With mounting excitement he returned home. Summer came and he found a field matching the witch doctor’s requirements. On the right day, an hour before midnight, secretly he lay down in the centre of his chosen field. He rolled down his trousers and waited. At exactly midnight the clouds parted, the moon shone brightly and a little angel, holding a white napkin floated down from the sky. The angel alighted amid the corn and carefully unwrapped the napkin, revealing an exquisite gold spanner, a half inch Whitworth spanner. Expertly handling the spanner, he proceeded to unscrew the nut and remove the bolt.
He placed them carefully in the napkin, smiled at the young man and flew silently away.
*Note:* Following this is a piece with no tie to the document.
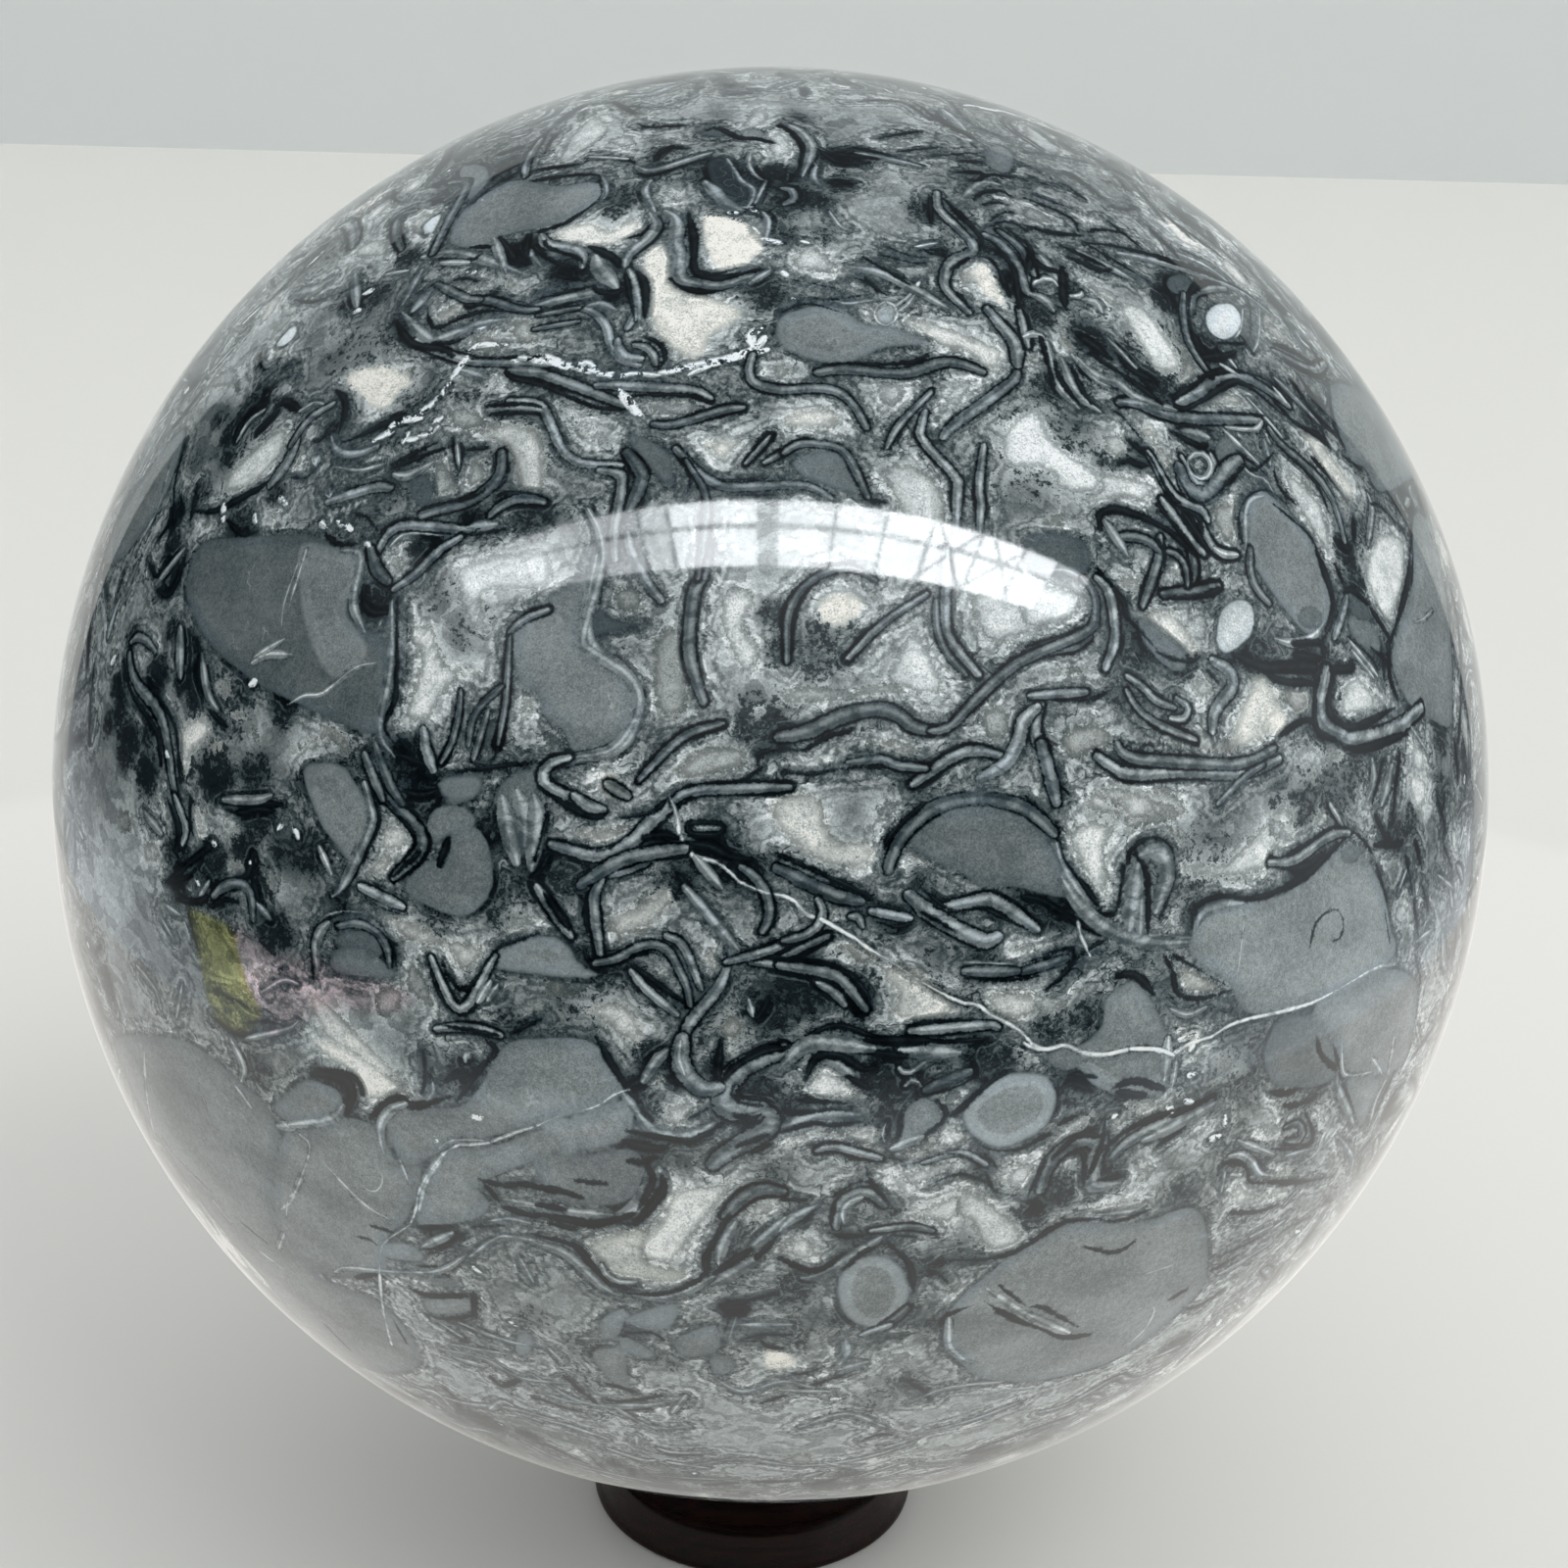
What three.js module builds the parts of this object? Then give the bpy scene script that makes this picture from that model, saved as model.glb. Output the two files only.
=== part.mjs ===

The young man lay in the corn and joy overcame him. He could not believe that at long last he was the same as anyone else. His troubles were surely over, and he joyously jumped to his feet, shouting at the top of his voice, “Look at me, look at me, I’m cured, I'm cured.” And then his backside fell off.
Presumably children all over the world still tell jokes and stories. Any examples gratefully received. You never know, we may be able to blog in the future with your examples.

2 comments:

VioletSky said...

I have never been good at remembering jokes. Which has not done me well in the party circuit.

But now, I will likely spend the night at work trying to come up with a complete joke to share.

Grumpy Old Ken said...

Thanks for comments.

Just getting going again after moving. Lots still to move.

Blog been playing up but seems to have settled.